Spring PathPatternRouteMatcher - Possible Minor Memory Leak

Affects: v5.3.0

The PathPatternRouteMatcher appears to utilize the below cache to optimize the parsing of Routes:

https://github.com/spring-projects/spring-framework/blob/6825287360e7d881066b7fbd16ab7e970985c225/spring-web/src/main/java/org/springframework/web/util/pattern/PathPatternRouteMatcher.java#L40

Given the cache is implemented as a ConcurrentHashMap it appears that there are no bounds on this. Furthermore, there is no way to define an eviction policy (e.g. LRU) so, as far as I can see, the Map will continue to grow for the life of the JVM, particularly in use cases where there are large numbers of distinct patterns being matched.
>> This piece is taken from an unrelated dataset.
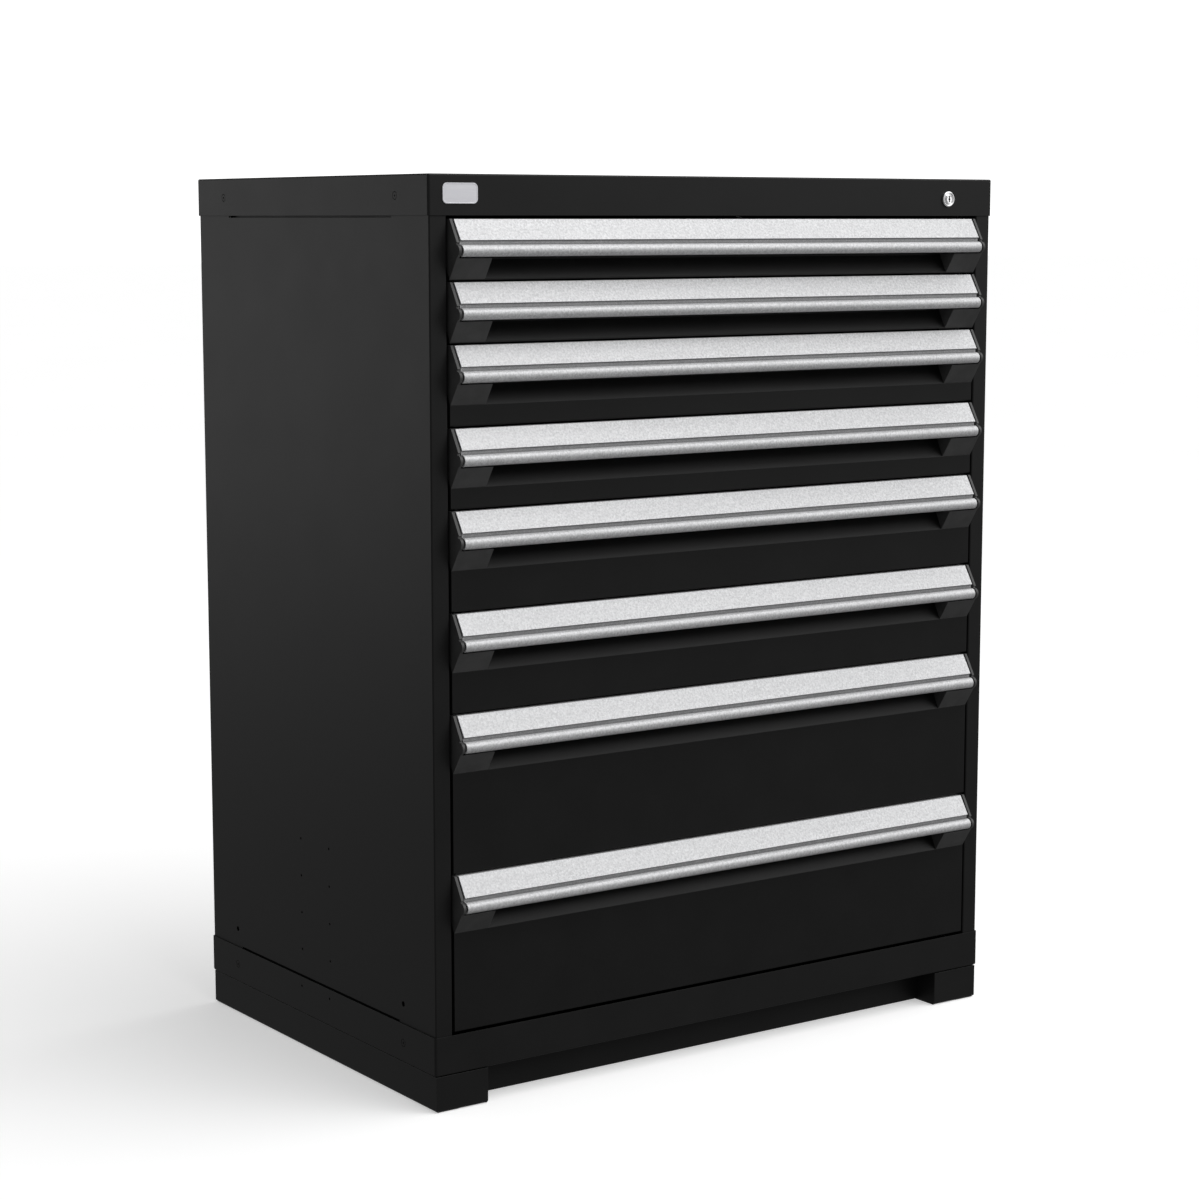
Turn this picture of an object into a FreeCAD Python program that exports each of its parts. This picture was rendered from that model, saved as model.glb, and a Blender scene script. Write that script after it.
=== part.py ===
import FreeCAD, Part
import math
import os

import Sketcher

# Modular steel drawer cabinet. Millimetres, +Z up, the front faces -Y, X runs to the right seen from
# the front. The origin is on the floor, under the centre of the bounding box, which the handles stretch
# towards the front.

SIZES = {
    # housing
    "width": 914.4,
    "depth": 609.6,
    "height": 1168.4,
    "reach": 22.1,  # how far the handle beads stand in front of the covers
    "skin": 1.5,  # sheet of the housing
    "cover_rise": 50.0,  # height of the skirts of both covers
    "cover_lap": 1.8,  # from the covers' outer face in to the side panels' outer face
    "cover_round": 1.6,  # bend radius along the covers' outer edges
    "post_width": 26.4,  # from the covers' outer face to the drawer opening
    "post_setback": 1.5,  # from the covers' front face back to the posts
    "post_return": 32.0,
    "rear_return": 24.0,
    "back_skin": 1.2,
    "vent_start": 90.0,  # long slot where a side panel meets a cover
    "vent_end": 520.5,
    "vent_show": 2.4,  # height of the slot that the skirt leaves open
    "vent_hidden": 5.0,
    "stiffener_gap": 5.0,  # from a side wall in to the folded edge behind its long slots
    "stiffener_reach": 12.0,  # how far that edge passes the cover's skirt
    "stiffener_past": 5.5,  # how far it passes the ends of the slots
    # screws and holes in the sides, measured back from the front
    "screw_front": 78.5,
    "screw_rear": 532.0,
    "screw_rise_top": 24.2,  # above each cover's lower edge
    "screw_rise_low": 25.1,
    "screw_head": 9.6,
    "screw_hole": 10.0,
    "screw_shank": 4.8,
    "screw_long": 9.0,
    "shank_hole": 5.2,
    "gang_front": 80.7,  # holes for bolting two cabinets side by side
    "gang_rear": 533.8,
    "gang_level": 123.5,
    "gang_hole": 7.0,
    "pilot_front": 269.2,  # two columns of small pilot holes
    "pilot_gap": 76.2,
    "pilot_level": 85.3,
    "pilot_pitch": 51.0,
    "pilot_hole": 3.5,
    # base
    "base_height": 48.0,
    "rail_width": 76.6,
    "rail_inset": 2.2,
    "rail_front": 1.2,
    "rail_skin": 2.5,
    "rail_seat": 1.2,  # raised seat on top of a rail, which leaves a shadow line below the skirt
    "seat_inset": 6.0,
    "rail_chamfer": 3.0,
    "rail_flange": 34.0,
    "anchor_front": 110.0,
    "anchor_rear": 500.0,
    "anchor_offset": 18.0,  # from a rail's outer face in to its floor anchors
    "anchor_hole": 11.0,
    "anchor_access": 26.0,
    "toe_setback": 40.0,
    "toe_notch": 6.5,
    "toe_clear": 1.0,
    # drawer grid
    "grid_gap": 2.2,  # between the covers and the drawer grid
    "row_small": 76.2,
    "row_low": 101.6,
    "row_middle": 127.0,
    "row_tall": 203.2,
    "front_half": 427.4,
    "gap_above": 2.0,
    "gap_below": 0.8,
    # tray
    "tray_half": 382.5,
    "tray_skin": 1.2,
    "tray_length": 560.0,
    "tray_drop": 16.0,  # from the top of a row down to the tray's sides
    "hem": 6.5,
    "flange": 14.4,
    "recess_low": 73.0,  # finger recess, below the handle's top
    "recess_high": 49.0,
    "recess_deep": 12.5,
    "slot_pitch": 25.4,
    "slot_width": 2.4,
    "slot_start": 56.0,  # from a drawer's face back to the first slot of its side walls
    "slot_count": 20,
    "rear_slot_count": 27,
    # handle extrusion and end caps
    "handle_half": 420.8,
    "handle_skin": 2.0,
    "handle_wall": 2.36,  # the sloping wall's thickness, measured level
    "handle_web": 3.0,  # how far inside the slope's foot its inner face ends
    "neck_back": 2.2,  # from the bead's centre back to where it leaves the groove
    "lip": 0.4,
    "slope_out": 15.3,
    "slope_down": 25.2,
    "groove_in": 2.7,
    "bead_radius": 7.3,
    "bead_out": 14.8,
    "bead_down": 38.1,
    "cap_half": 427.2,
    "cap_skin": 3.6,
    "cap_top": 0.3,
    "cap_slope_out": 16.4,
    "cap_slope_down": 28.2,
    "cap_plug_inset": 2.6,
    "cap_plug_front": 4.6,
    "nose_radius": 7.5,
    "nose_out": 14.5,
    "nose_down": 38.2,
    "bracket_width": 51.0,
    "bracket_top": 47.0,
    "bracket_out": 15.5,
    # slides, measured up from the bottom of a row
    "slide_start": 34.0,  # behind the cabinet's front
    "slide_length": 545.0,
    "slide_skin": 2.0,
    "slide_middle": 26.0,
    "fixed_tall": 34.0,
    "fixed_wide": 22.0,
    "inter_tall": 28.0,
    "inter_web": 406.0,
    "inter_reach": 20.0,
    "runner_tall": 22.0,
    "runner_wide": 13.5,
    "roller_near": 20.0,
    "roller_far": 250.0,
    "pin_radius": 2.5,
    "pin_play": 0.1,
    "fixed_roller": 11.6,
    "inter_roller": 8.6,
    "roller_wide": 7.5,
    # uprights
    "upright_front": 40.0,
    "upright_rear": 545.0,
    "upright_wide": 34.0,
    "upright_slot_wide": 5.0,
    "upright_slot_tall": 14.0,
    "upright_slot_first": 6.0,  # above the bottom of the drawer grid
    "upright_slot_count": 40,
    # lock
    "lock_across": 376.1,
    "lock_level": 1141.1,
    "barrel_radius": 9.4,
    "barrel_length": 26.0,
    "bezel_radius": 10.6,
    "bezel_out": 3.0,
    "nut_radius": 13.5,
    "nut_thick": 5.0,
    "core_radius": 6.0,
    "core_play": 0.15,
    "core_out": 3.8,
    "core_tail": 30.0,
    "key_wide": 1.8,
    "key_tall": 7.0,
    "key_deep": 12.0,
    "cam_thick": 3.0,
    "cam_arm": 5.0,  # the pin's offset across and down
    "cam_pin": 2.0,
    "pin_long": 6.5,
    "bar_front": 35.0,
    "bar_skin": 3.0,
    "bar_near": 434.0,
    "bar_far": 451.0,
    "arm_near": 360.0,
    "arm_tall": 20.0,
    "arm_slot_play": 0.5,
    "lug_near": 428.6,
    "lug_level": 45.0,
    "lug_tall": 6.0,
    "catch_level": 53.0,
    "catch_tall": 13.0,
    "catch_out": 426.8,
    "catch_skin": 2.0,
    "catch_rear": 46.0,
    "catch_hook": 6.0,
    "catch_bridge": 3.0,
    # badge
    "badge_across": -412.2,
    "badge_level": 1145.0,
    "badge_wide": 50.0,
    "badge_tall": 25.0,
    "badge_thick": 1.2,
    "badge_round": 6.0,
}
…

I acknowledge that the items in this Map will be small in size so this may represent a minor issue but perhaps defining a (customisable?) eviction strategy would be a useful improvement?

Comment From: bclozel

@phil-applegate did you encounter a case where the memory grows a lot? Are you using the PathPatternRouteMatcher independently of the web infrastructure - could you tell us more about that use case? If you're using it with regular web endpoints, could you tell us more about the number of endpoints so we can think about this?

We've got a LRU-implementation variant in Spring Framework already, and we're using it in places where external inputs are considered (we want to avoid OOM/DoS issues). In this case, we're only considering application inputs. I'm wondering if paying the cost (the LRU variant uses locks) is worth it: all applications would pay that cost for no added benefit in most cases. We can certainly measure the performance difference between the two implementations; note that this is part of a very hot code path and any performance degradation will probably be noticed by the community.

Comment From: phil-applegate

@bclozel thanks for your reply. I haven't encountered a case where the memory grows yet as I'm currently investigating design options for our use case. As part of this, I was having a look at the implementation of PathPatternRouteMatcher to see if it's suitable and consequently came across this issue.

I'm investigating using the PathPatternRouteMatcher independently of the web infrastructure. The use case is to modify outgoing STOMP Messages based on the the destination and the user associated with the subscription. Therefore the PathPatternRouteMatcher could be used in a ChannelInterceptor on the clientOutboundChannel to match a destination against a topic pattern to determine which modifications should be performed.

Given the destinations could contain date parameters (PathVariable), the number of entries in this cache could feasibly grow unbounded (albeit slowly) over time hence raising this issue. Your comment makes sense where the added cost of locks may not give significant gains in the majority of use cases.

Is the design intent with cache in PathPatternRouteMatcher such that the growth, whilst unbounded, will be small enough not to cause any significant performance degradation?

Comment From: bclozel

The PathPatternRouteMatcher is meant to be given routes as arguments, nothing else. This means it's supposed to be fed the routes defined in your source code (as annotations on controller handlers or functional routes), not the actual request paths.

In the case you're mentioning, a route containing a dynamic date should be like "/meetings/{date}". The cache is merely here to avoid re-parsing the same route over and over. The matching process, i.e. matching "/meetings/2020-11-10" against "/meetings/{date}" is done separately on the compiled PathPattern instance directly.

So I don't understand how an application could end up growing that cache, as it should be fed with a bounded number of routes contained in the source code. It should not be fed with external input.

If, for some reason, you'd like to parse user input as patterns, I'd suggest to use the PathPatternParser directly and manage a custom cache in your implementation, if needed.

Comment From: phil-applegate

Thanks for your detailed responses and for clarifying. My understanding of how the PathpatternRouteMatcher should be used was incorrect. Having looked at PathPattern and PathPatternParser, they will be a better fit.

Closing this issue based on the above.